Start
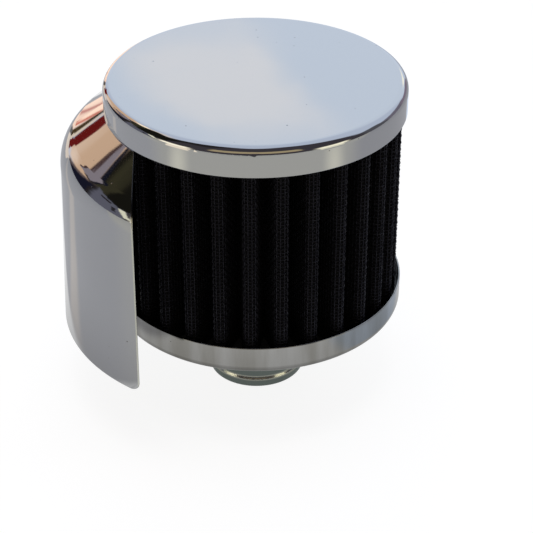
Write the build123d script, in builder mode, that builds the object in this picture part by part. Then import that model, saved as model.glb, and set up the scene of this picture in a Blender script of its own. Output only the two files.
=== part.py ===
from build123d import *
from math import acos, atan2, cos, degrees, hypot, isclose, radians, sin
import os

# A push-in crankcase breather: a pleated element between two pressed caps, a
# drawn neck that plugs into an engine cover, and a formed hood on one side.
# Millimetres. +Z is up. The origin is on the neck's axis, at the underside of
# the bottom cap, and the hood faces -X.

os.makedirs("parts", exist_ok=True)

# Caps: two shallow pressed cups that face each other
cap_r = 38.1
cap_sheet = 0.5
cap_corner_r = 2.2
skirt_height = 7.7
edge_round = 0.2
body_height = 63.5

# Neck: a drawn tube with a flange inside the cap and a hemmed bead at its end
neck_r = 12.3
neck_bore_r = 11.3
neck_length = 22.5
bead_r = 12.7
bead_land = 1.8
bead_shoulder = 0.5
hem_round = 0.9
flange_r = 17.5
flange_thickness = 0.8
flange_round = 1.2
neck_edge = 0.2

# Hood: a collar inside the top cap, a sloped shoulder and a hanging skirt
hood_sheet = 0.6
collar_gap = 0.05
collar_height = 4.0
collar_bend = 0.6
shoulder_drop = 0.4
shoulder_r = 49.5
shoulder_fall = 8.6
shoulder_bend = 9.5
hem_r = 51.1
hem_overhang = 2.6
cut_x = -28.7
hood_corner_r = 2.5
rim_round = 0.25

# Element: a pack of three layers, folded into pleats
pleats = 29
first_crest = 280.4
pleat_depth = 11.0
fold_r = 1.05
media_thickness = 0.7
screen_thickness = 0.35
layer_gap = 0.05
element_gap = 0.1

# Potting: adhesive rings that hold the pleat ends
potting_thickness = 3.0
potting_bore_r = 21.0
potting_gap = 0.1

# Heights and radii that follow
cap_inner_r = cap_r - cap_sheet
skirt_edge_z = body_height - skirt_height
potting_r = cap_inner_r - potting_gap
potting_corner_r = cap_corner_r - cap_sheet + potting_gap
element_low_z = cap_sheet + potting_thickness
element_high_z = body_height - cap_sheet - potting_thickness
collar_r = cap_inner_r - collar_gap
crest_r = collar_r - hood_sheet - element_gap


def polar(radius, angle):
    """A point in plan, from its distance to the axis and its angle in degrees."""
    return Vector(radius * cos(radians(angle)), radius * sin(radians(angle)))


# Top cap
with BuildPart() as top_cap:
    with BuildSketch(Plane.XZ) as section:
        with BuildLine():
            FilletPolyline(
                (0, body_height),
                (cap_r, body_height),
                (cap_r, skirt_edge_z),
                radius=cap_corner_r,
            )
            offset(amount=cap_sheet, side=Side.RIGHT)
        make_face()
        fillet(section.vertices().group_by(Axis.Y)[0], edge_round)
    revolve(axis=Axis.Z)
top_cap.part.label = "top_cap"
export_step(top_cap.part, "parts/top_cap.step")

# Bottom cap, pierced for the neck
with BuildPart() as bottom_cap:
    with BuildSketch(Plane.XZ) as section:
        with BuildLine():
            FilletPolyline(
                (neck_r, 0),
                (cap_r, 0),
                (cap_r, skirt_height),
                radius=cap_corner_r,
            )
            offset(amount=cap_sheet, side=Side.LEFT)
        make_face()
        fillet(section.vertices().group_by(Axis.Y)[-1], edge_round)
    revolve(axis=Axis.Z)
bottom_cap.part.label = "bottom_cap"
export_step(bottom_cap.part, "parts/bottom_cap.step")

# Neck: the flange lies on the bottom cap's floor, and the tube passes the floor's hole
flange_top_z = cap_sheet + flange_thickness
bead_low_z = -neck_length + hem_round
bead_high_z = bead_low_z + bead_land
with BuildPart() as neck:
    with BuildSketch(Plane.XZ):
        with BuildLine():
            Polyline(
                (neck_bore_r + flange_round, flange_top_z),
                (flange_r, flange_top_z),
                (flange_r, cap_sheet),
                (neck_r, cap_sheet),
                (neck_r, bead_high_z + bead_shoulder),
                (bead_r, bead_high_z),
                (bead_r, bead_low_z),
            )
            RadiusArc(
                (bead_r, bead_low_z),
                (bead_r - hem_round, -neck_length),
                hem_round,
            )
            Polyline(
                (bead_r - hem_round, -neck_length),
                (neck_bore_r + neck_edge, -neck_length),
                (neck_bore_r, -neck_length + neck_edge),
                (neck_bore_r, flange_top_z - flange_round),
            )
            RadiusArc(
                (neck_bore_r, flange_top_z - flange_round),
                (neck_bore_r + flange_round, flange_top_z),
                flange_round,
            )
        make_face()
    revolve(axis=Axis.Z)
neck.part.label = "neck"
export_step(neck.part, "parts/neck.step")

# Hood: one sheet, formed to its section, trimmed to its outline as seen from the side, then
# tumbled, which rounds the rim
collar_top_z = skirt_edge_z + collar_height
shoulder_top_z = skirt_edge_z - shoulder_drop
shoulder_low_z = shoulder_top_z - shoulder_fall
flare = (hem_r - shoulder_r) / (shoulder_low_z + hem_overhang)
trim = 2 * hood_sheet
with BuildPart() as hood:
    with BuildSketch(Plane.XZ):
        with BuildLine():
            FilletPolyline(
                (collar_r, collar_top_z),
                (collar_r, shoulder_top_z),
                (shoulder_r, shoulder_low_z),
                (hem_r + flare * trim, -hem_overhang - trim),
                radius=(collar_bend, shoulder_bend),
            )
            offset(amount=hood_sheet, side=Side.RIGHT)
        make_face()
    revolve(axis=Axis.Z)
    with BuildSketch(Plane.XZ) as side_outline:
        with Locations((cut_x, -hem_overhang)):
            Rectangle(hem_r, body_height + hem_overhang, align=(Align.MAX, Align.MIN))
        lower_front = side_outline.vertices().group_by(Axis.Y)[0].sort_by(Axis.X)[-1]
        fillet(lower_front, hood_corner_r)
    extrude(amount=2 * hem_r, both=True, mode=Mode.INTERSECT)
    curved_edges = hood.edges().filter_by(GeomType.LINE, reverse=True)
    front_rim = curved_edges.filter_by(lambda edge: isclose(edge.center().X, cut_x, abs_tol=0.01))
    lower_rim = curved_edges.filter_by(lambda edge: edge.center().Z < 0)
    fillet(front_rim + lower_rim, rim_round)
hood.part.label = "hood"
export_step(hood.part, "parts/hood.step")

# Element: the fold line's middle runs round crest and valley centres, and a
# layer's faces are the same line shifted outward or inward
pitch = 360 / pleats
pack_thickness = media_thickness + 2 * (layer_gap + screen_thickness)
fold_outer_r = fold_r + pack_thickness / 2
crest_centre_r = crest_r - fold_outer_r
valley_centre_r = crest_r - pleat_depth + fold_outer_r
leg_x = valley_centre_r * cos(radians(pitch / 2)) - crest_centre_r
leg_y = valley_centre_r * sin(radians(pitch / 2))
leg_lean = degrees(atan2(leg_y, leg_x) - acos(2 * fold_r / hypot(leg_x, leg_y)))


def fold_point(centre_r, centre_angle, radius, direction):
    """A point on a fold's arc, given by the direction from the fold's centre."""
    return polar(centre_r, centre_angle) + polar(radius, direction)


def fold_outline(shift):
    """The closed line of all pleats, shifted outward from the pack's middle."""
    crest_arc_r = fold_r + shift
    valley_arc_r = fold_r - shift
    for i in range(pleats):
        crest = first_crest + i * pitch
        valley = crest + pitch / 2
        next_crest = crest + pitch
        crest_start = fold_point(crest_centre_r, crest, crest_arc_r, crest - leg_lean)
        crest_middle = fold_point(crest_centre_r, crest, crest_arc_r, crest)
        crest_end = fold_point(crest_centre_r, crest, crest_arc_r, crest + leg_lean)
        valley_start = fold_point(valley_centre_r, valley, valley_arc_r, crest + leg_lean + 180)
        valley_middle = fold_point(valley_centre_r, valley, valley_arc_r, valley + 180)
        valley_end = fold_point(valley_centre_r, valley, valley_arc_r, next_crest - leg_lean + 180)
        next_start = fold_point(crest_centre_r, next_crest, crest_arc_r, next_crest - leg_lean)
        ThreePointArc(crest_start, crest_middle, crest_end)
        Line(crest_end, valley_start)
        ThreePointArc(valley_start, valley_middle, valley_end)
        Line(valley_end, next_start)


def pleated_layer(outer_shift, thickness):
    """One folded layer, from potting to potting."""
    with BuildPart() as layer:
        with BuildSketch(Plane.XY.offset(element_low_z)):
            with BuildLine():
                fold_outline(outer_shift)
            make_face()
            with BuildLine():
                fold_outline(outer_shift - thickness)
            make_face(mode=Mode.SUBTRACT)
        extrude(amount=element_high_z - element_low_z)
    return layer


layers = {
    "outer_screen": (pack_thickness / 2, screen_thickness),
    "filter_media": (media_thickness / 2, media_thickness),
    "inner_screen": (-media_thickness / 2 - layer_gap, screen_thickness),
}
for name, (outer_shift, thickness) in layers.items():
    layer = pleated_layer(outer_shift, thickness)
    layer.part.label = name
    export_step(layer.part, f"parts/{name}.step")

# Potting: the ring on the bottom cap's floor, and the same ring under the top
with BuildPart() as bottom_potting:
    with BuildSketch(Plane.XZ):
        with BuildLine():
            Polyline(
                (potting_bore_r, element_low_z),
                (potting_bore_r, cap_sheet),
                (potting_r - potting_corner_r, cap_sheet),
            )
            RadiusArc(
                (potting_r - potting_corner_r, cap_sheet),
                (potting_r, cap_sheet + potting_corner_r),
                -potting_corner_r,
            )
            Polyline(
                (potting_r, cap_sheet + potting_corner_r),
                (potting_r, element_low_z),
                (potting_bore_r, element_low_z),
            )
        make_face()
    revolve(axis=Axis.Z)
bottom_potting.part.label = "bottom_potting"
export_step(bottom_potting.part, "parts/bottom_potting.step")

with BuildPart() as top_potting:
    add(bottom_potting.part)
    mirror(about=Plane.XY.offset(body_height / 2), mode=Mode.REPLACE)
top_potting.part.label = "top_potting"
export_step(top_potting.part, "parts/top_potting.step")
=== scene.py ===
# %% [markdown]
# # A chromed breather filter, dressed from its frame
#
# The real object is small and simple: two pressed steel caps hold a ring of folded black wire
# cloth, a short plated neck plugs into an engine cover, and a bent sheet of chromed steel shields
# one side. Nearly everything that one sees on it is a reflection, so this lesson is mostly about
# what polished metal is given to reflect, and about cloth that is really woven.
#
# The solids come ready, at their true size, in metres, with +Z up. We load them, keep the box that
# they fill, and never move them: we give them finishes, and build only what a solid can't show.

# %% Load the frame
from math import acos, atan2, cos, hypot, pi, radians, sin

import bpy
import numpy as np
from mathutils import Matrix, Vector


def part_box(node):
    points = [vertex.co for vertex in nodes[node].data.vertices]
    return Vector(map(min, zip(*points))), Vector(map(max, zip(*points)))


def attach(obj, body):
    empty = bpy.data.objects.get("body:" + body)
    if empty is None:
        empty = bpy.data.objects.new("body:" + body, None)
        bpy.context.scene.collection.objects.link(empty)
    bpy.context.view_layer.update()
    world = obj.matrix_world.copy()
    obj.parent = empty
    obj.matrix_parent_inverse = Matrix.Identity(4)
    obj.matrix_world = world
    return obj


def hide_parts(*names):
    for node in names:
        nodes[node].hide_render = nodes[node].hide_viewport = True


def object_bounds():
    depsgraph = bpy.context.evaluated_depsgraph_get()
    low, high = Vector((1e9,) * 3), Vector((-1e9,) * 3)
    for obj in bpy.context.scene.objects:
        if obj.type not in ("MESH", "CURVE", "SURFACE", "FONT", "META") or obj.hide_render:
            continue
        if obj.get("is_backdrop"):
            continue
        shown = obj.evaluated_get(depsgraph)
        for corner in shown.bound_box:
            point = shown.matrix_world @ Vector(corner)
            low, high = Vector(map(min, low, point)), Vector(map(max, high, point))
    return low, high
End
Copy out the lines from the line containing "bpy.context.scene.collection.objects.link(empty)" to the end of the listing above, without alteration.

        bpy.context.scene.collection.objects.link(empty)
    bpy.context.view_layer.update()
    world = obj.matrix_world.copy()
    obj.parent = empty
    obj.matrix_parent_inverse = Matrix.Identity(4)
    obj.matrix_world = world
    return obj


def hide_parts(*names):
    for node in names:
        nodes[node].hide_render = nodes[node].hide_viewport = True


def object_bounds():
    depsgraph = bpy.context.evaluated_depsgraph_get()
    low, high = Vector((1e9,) * 3), Vector((-1e9,) * 3)
    for obj in bpy.context.scene.objects:
        if obj.type not in ("MESH", "CURVE", "SURFACE", "FONT", "META") or obj.hide_render:
            continue
        if obj.get("is_backdrop"):
            continue
        shown = obj.evaluated_get(depsgraph)
        for corner in shown.bound_box:
            point = shown.matrix_world @ Vector(corner)
            low, high = Vector(map(min, low, point)), Vector(map(max, high, point))
    return low, high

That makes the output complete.